▶ **Problem details**:
Give every line below again, exactly.

▶ **Data block**:
****
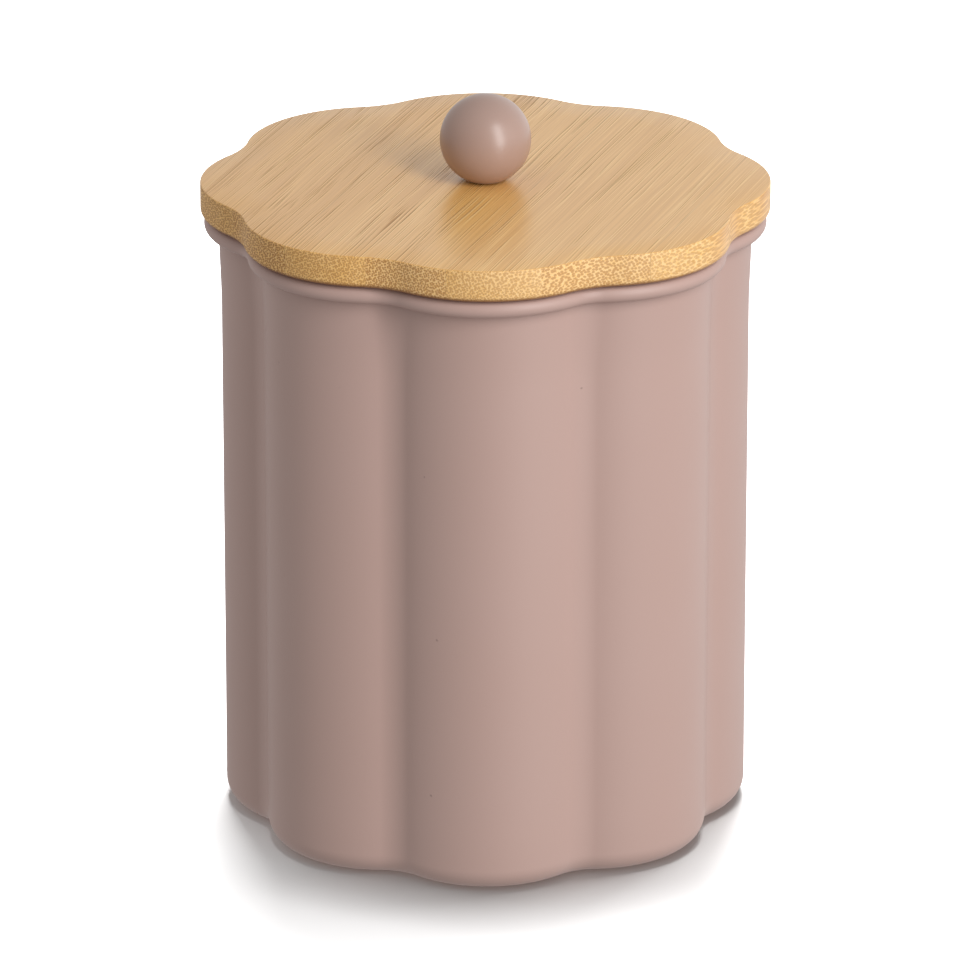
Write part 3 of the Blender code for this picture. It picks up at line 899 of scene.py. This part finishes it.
def zinc_plate():
    """Bright zinc over turned steel: rings about the axis in bump, clouds in colour and gloss."""
    material, tree, shader, place = new_material("bright_zinc_plate")
    turning = add_node(tree, "ShaderNodeTexWave",
                       {"Vector": place, "Scale": 2 * pi / (RADIANS_PER_UNIT * TURNING_PITCH),
                        "Distortion": 0.6, "Detail": 2}, wave_type='RINGS', rings_direction='Z')
    bloom = add_node(
        tree, "ShaderNodeTexNoise", {"Vector": place, "Scale": 1 / BLOOM_SIZE, "Detail": 3})
    plate = add_node(tree, "ShaderNodeMix",
                     {FACTOR: bloom, COLOUR_A: linear("B4B9BF"), COLOUR_B: linear("CDD0D2")},
                     data_type='RGBA').outputs[COLOUR_OUT]
    rings = add_node(
        tree, "ShaderNodeBump", {"Height": turning.outputs["Fac"], "Distance": RING_DEPTH})
    rough = add_node(tree, "ShaderNodeMapRange", {"Value": bloom, **span(0, 1, 0.24, 0.40)})
    feed(shader, {"Base Color": plate, "Roughness": rough, "Normal": rings, "Metallic": 1.0})
    return material


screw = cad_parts["knob_screw"]
screw.data.materials.clear()
screw.data.materials.append(zinc_plate())
for piece in (can, board, plug, seal, knob, screw):
    print(piece.name, "wears", piece.data.materials[0].name)

# %% [markdown]
# ## Floor and surroundings
#
# The jar stood on a white sweep, with a tall soft box in front to its right and darkness round the
# camera. A world of one colour would light every side alike and wash the shadows out. So the world
# here is six soft lights in one, like the walls of a room: each side has its own strength, and a
# direction sees a mixture of the sides that it leans towards. The shares are the squares of the
# direction's parts, because those always add up to one. Gloss sees a second room, turned by 45
# degrees: bright behind the jar at its right, where the lit sweep is, and dark in front at left.
# For the camera everything around is plain white.
#
# The floor is there for the camera alone. It neither shades nor lights the jar, since light from
# below is already in the rooms' lowest walls.

# %% Surroundings
ROOM = {"+X": 0.28, "-X": 0.72, "+Y": 0.50, "-Y": 0.12, "+Z": 0.58, "-Z": 0.55}
ROOM_IN_GLOSS = {"+X": 1.34, "-X": 0.06, "+Y": 0.58, "-Y": 0.50, "+Z": 0.20, "-Z": 0.20}
GLOSS_TURN = radians(45)  # of the second room: its +X wall is behind the jar at right


def room(tree, towards, walls, turn):
    """The strength seen in direction d: the sum over walls of wall * max(0, d . wall's axis)^2."""
    towards = add_node(
        tree, "ShaderNodeVectorRotate", {"Vector": towards, "Angle": -turn}, rotation_type='Z_AXIS')
    total = 0.0
    for sign, keep in (("+", 'MAXIMUM'), ("-", 'MINIMUM')):
        side = add_node(tree, "ShaderNodeVectorMath", {0: towards, 1: (0, 0, 0)}, operation=keep)
        share = add_node(tree, "ShaderNodeVectorMath", {0: side, 1: side}, operation='MULTIPLY')
        strengths = tuple(walls[sign + axis] for axis in "XYZ")
        part = add_node(tree, "ShaderNodeVectorMath", {0: share, 1: strengths},
                        operation='DOT_PRODUCT').outputs["Value"]
        total = add_node(tree, "ShaderNodeMath", {0: total, 1: part}, operation='ADD')
    return total


def add_world():
    """White to the camera and through glass, a room with uneven walls to everything else."""
    world = bpy.data.worlds.new("studio")
    world.use_nodes = True
    tree = world.node_tree
    tree.nodes.clear()
    towards = add_node(tree, "ShaderNodeTexCoord", {}).outputs["Generated"]
    path = add_node(tree, "ShaderNodeLightPath", {}).outputs
    seen = add_node(tree, "ShaderNodeMath",
                    {0: path["Is Camera Ray"], 1: path["Is Transmission Ray"]}, operation='MAXIMUM')
    lit = add_node(tree, "ShaderNodeMix",
                   {FACTOR: path["Is Glossy Ray"], VALUE_A: room(tree, towards, ROOM, 0),
                    VALUE_B: room(tree, towards, ROOM_IN_GLOSS, GLOSS_TURN)})
    strength = add_node(tree, "ShaderNodeMix", {FACTOR: seen, VALUE_A: lit, VALUE_B: 1.0})
    glow = add_node(tree, "ShaderNodeBackground", {"Color": (1, 1, 1, 1), "Strength": strength})
    add_node(tree, "ShaderNodeOutputWorld", {"Surface": glow})
    world.cycles.sampling_method = 'NONE'
    bpy.context.scene.world = world
    return world


print("world:", add_world().name)

# %% Floor
FLOOR_RADIUS = 4.0
FLOOR_POINTS = 96
FLOOR_COLOUR = (0.72, 0.72, 0.72, 1)


def add_floor():
    """A large disc at the height that the jar stands on, which only camera and lamps can see."""
    rim = FLOOR_RADIUS * np.exp(2j * pi * np.arange(FLOOR_POINTS) / FLOOR_POINTS)
    mesh = bpy.data.meshes.new("floor")
    mesh.from_pydata(at(rim, 0).reshape(-1, 3).tolist(), [], [list(range(FLOOR_POINTS))])
    floor = in_scene("floor", mesh)
    material = bpy.data.materials.new("white_floor")
    material.use_nodes = True
    tree = material.node_tree
    tree.nodes.clear()
    paper = add_node(tree, "ShaderNodeBsdfDiffuse", {"Color": FLOOR_COLOUR})
    add_node(tree, "ShaderNodeOutputMaterial", {"Surface": paper})
    mesh.materials.append(material)
    for rays in ("diffuse", "glossy", "transmission", "shadow"):
        setattr(floor, "visible_" + rays, False)
    return floor


floor = add_floor()
print("floor:", round(2 * FLOOR_RADIUS), "metres across")

# %% [markdown]
# ## Lamps
#
# The streak of light down the knob is tall and narrow, and so is the soft box that makes it: it
# stands nearly 38 degrees to the right of the camera and reaches from the table to far above the
# jar. A weaker one lights the jar's right side. The key alone would throw one long shadow to the
# left, but the photograph has a short one close round the foot. It was lit, or retouched, as if
# from above. So the floor has five lamps of its own, high over the jar and behind it, whose shadows
# add up to that one. Light linking keeps each lamp to what it is for: a lamp lights only the
# objects in its receiver collection.

# %% Hang the lamps
LAMP_DISTANCE = 1.3
SUBJECT = Vector((0, 0, 80 * MM))
KEY = (37, 24, 0.40, 1.30, 15.1)  # azimuth and elevation in degrees, width, height, watts
SIDE = (70, 20, 0.60, 0.90, 1.2)
FLOOR_LAMPS = (
    (180, 66.7, 0.40, 0.17, 28.2),
    (150, 74, 0.30, 0.30, 9.0),
    (110, 86, 0.20, 0.20, 8.4),
    (110, 72, 0.20, 0.20, 3.6),
    (250, 86, 0.20, 0.20, 8.0))


def receivers(name, objects):
    """A collection of the objects that a lamp may light."""
    collection = bpy.data.collections.new(name)
    for one in objects:
        collection.objects.link(one)
    return collection


def add_lamp(name, azimuth, elevation, width, height, watts, lit):
    """A soft box that faces the jar and lights only what is in the collection."""
    data = bpy.data.lights.new(name, 'AREA')
    data.shape = 'RECTANGLE'
    data.size, data.size_y, data.energy = width, height, watts
    lamp = in_scene(name, data)
    look_at(lamp, SUBJECT, LAMP_DISTANCE, radians(azimuth), radians(elevation))
    lamp.light_linking.receiver_collection = lit
    return lamp


only_jar = receivers("lit_by_soft_boxes", (can, board, plug, seal, knob, screw))
only_floor = receivers("lit_from_above", (floor,))
lamps = [add_lamp("key", *KEY, only_jar), add_lamp("side", *SIDE, only_jar)]
lamps += [add_lamp("above_floor", *sizes, only_floor) for sizes in FLOOR_LAMPS]
print("lamps:", [lamp.name for lamp in lamps])
bpy.context.scene.view_settings.view_transform = 'Standard'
****
▶ **Output below**:
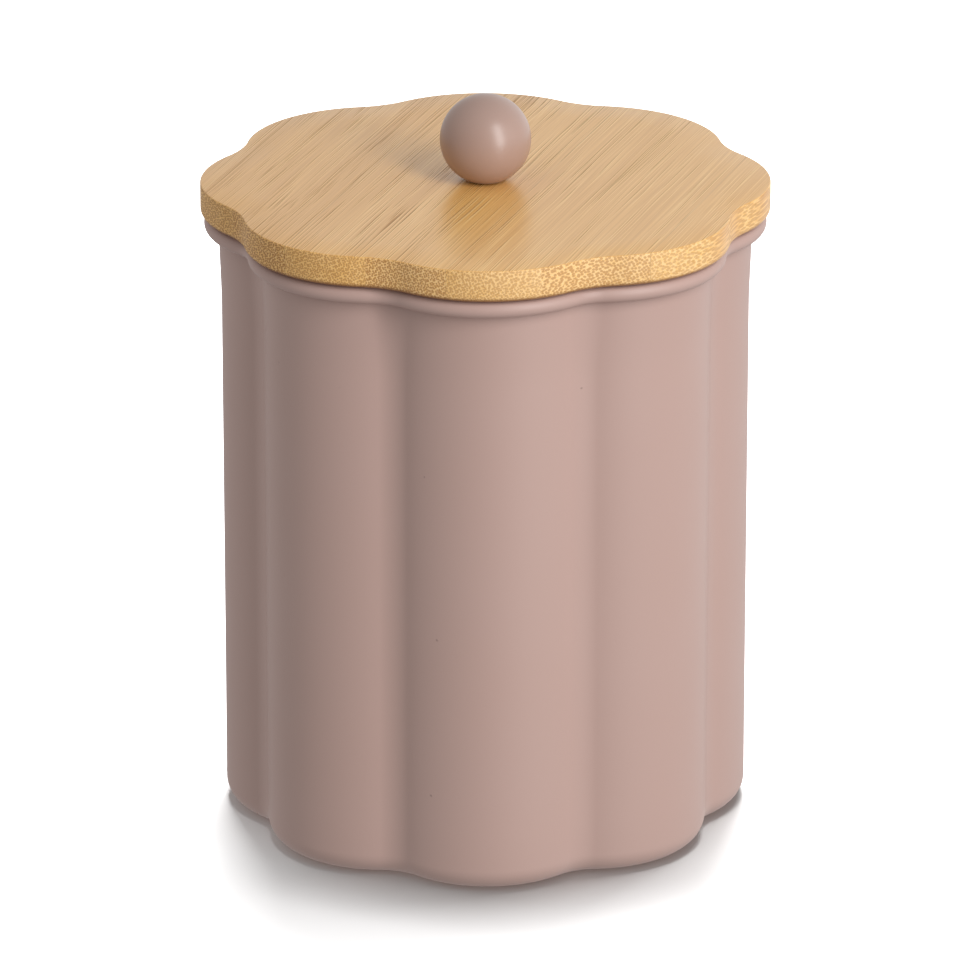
Write part 3 of the Blender code for this picture. It picks up at line 899 of scene.py. This part finishes it.
def zinc_plate():
    """Bright zinc over turned steel: rings about the axis in bump, clouds in colour and gloss."""
    material, tree, shader, place = new_material("bright_zinc_plate")
    turning = add_node(tree, "ShaderNodeTexWave",
                       {"Vector": place, "Scale": 2 * pi / (RADIANS_PER_UNIT * TURNING_PITCH),
                        "Distortion": 0.6, "Detail": 2}, wave_type='RINGS', rings_direction='Z')
    bloom = add_node(
        tree, "ShaderNodeTexNoise", {"Vector": place, "Scale": 1 / BLOOM_SIZE, "Detail": 3})
    plate = add_node(tree, "ShaderNodeMix",
                     {FACTOR: bloom, COLOUR_A: linear("B4B9BF"), COLOUR_B: linear("CDD0D2")},
                     data_type='RGBA').outputs[COLOUR_OUT]
    rings = add_node(
        tree, "ShaderNodeBump", {"Height": turning.outputs["Fac"], "Distance": RING_DEPTH})
    rough = add_node(tree, "ShaderNodeMapRange", {"Value": bloom, **span(0, 1, 0.24, 0.40)})
    feed(shader, {"Base Color": plate, "Roughness": rough, "Normal": rings, "Metallic": 1.0})
    return material


screw = cad_parts["knob_screw"]
screw.data.materials.clear()
screw.data.materials.append(zinc_plate())
for piece in (can, board, plug, seal, knob, screw):
    print(piece.name, "wears", piece.data.materials[0].name)

# %% [markdown]
# ## Floor and surroundings
#
# The jar stood on a white sweep, with a tall soft box in front to its right and darkness round the
# camera. A world of one colour would light every side alike and wash the shadows out. So the world
# here is six soft lights in one, like the walls of a room: each side has its own strength, and a
# direction sees a mixture of the sides that it leans towards. The shares are the squares of the
# direction's parts, because those always add up to one. Gloss sees a second room, turned by 45
# degrees: bright behind the jar at its right, where the lit sweep is, and dark in front at left.
# For the camera everything around is plain white.
#
# The floor is there for the camera alone. It neither shades nor lights the jar, since light from
# below is already in the rooms' lowest walls.

# %% Surroundings
ROOM = {"+X": 0.28, "-X": 0.72, "+Y": 0.50, "-Y": 0.12, "+Z": 0.58, "-Z": 0.55}
ROOM_IN_GLOSS = {"+X": 1.34, "-X": 0.06, "+Y": 0.58, "-Y": 0.50, "+Z": 0.20, "-Z": 0.20}
GLOSS_TURN = radians(45)  # of the second room: its +X wall is behind the jar at right


def room(tree, towards, walls, turn):
    """The strength seen in direction d: the sum over walls of wall * max(0, d . wall's axis)^2."""
    towards = add_node(
        tree, "ShaderNodeVectorRotate", {"Vector": towards, "Angle": -turn}, rotation_type='Z_AXIS')
    total = 0.0
    for sign, keep in (("+", 'MAXIMUM'), ("-", 'MINIMUM')):
        side = add_node(tree, "ShaderNodeVectorMath", {0: towards, 1: (0, 0, 0)}, operation=keep)
        share = add_node(tree, "ShaderNodeVectorMath", {0: side, 1: side}, operation='MULTIPLY')
        strengths = tuple(walls[sign + axis] for axis in "XYZ")
        part = add_node(tree, "ShaderNodeVectorMath", {0: share, 1: strengths},
                        operation='DOT_PRODUCT').outputs["Value"]
        total = add_node(tree, "ShaderNodeMath", {0: total, 1: part}, operation='ADD')
    return total


def add_world():
    """White to the camera and through glass, a room with uneven walls to everything else."""
    world = bpy.data.worlds.new("studio")
    world.use_nodes = True
    tree = world.node_tree
    tree.nodes.clear()
    towards = add_node(tree, "ShaderNodeTexCoord", {}).outputs["Generated"]
    path = add_node(tree, "ShaderNodeLightPath", {}).outputs
    seen = add_node(tree, "ShaderNodeMath",
                    {0: path["Is Camera Ray"], 1: path["Is Transmission Ray"]}, operation='MAXIMUM')
    lit = add_node(tree, "ShaderNodeMix",
                   {FACTOR: path["Is Glossy Ray"], VALUE_A: room(tree, towards, ROOM, 0),
                    VALUE_B: room(tree, towards, ROOM_IN_GLOSS, GLOSS_TURN)})
    strength = add_node(tree, "ShaderNodeMix", {FACTOR: seen, VALUE_A: lit, VALUE_B: 1.0})
    glow = add_node(tree, "ShaderNodeBackground", {"Color": (1, 1, 1, 1), "Strength": strength})
    add_node(tree, "ShaderNodeOutputWorld", {"Surface": glow})
    world.cycles.sampling_method = 'NONE'
    bpy.context.scene.world = world
    return world


print("world:", add_world().name)

# %% Floor
FLOOR_RADIUS = 4.0
FLOOR_POINTS = 96
FLOOR_COLOUR = (0.72, 0.72, 0.72, 1)


def add_floor():
    """A large disc at the height that the jar stands on, which only camera and lamps can see."""
    rim = FLOOR_RADIUS * np.exp(2j * pi * np.arange(FLOOR_POINTS) / FLOOR_POINTS)
    mesh = bpy.data.meshes.new("floor")
    mesh.from_pydata(at(rim, 0).reshape(-1, 3).tolist(), [], [list(range(FLOOR_POINTS))])
    floor = in_scene("floor", mesh)
    material = bpy.data.materials.new("white_floor")
    material.use_nodes = True
    tree = material.node_tree
    tree.nodes.clear()
    paper = add_node(tree, "ShaderNodeBsdfDiffuse", {"Color": FLOOR_COLOUR})
    add_node(tree, "ShaderNodeOutputMaterial", {"Surface": paper})
    mesh.materials.append(material)
    for rays in ("diffuse", "glossy", "transmission", "shadow"):
        setattr(floor, "visible_" + rays, False)
    return floor


floor = add_floor()
print("floor:", round(2 * FLOOR_RADIUS), "metres across")

# %% [markdown]
# ## Lamps
#
# The streak of light down the knob is tall and narrow, and so is the soft box that makes it: it
# stands nearly 38 degrees to the right of the camera and reaches from the table to far above the
# jar. A weaker one lights the jar's right side. The key alone would throw one long shadow to the
# left, but the photograph has a short one close round the foot. It was lit, or retouched, as if
# from above. So the floor has five lamps of its own, high over the jar and behind it, whose shadows
# add up to that one. Light linking keeps each lamp to what it is for: a lamp lights only the
# objects in its receiver collection.

# %% Hang the lamps
LAMP_DISTANCE = 1.3
SUBJECT = Vector((0, 0, 80 * MM))
KEY = (37, 24, 0.40, 1.30, 15.1)  # azimuth and elevation in degrees, width, height, watts
SIDE = (70, 20, 0.60, 0.90, 1.2)
FLOOR_LAMPS = (
    (180, 66.7, 0.40, 0.17, 28.2),
    (150, 74, 0.30, 0.30, 9.0),
    (110, 86, 0.20, 0.20, 8.4),
    (110, 72, 0.20, 0.20, 3.6),
    (250, 86, 0.20, 0.20, 8.0))


def receivers(name, objects):
    """A collection of the objects that a lamp may light."""
    collection = bpy.data.collections.new(name)
    for one in objects:
        collection.objects.link(one)
    return collection


def add_lamp(name, azimuth, elevation, width, height, watts, lit):
    """A soft box that faces the jar and lights only what is in the collection."""
    data = bpy.data.lights.new(name, 'AREA')
    data.shape = 'RECTANGLE'
    data.size, data.size_y, data.energy = width, height, watts
    lamp = in_scene(name, data)
    look_at(lamp, SUBJECT, LAMP_DISTANCE, radians(azimuth), radians(elevation))
    lamp.light_linking.receiver_collection = lit
    return lamp


only_jar = receivers("lit_by_soft_boxes", (can, board, plug, seal, knob, screw))
only_floor = receivers("lit_from_above", (floor,))
lamps = [add_lamp("key", *KEY, only_jar), add_lamp("side", *SIDE, only_jar)]
lamps += [add_lamp("above_floor", *sizes, only_floor) for sizes in FLOOR_LAMPS]
print("lamps:", [lamp.name for lamp in lamps])
bpy.context.scene.view_settings.view_transform = 'Standard'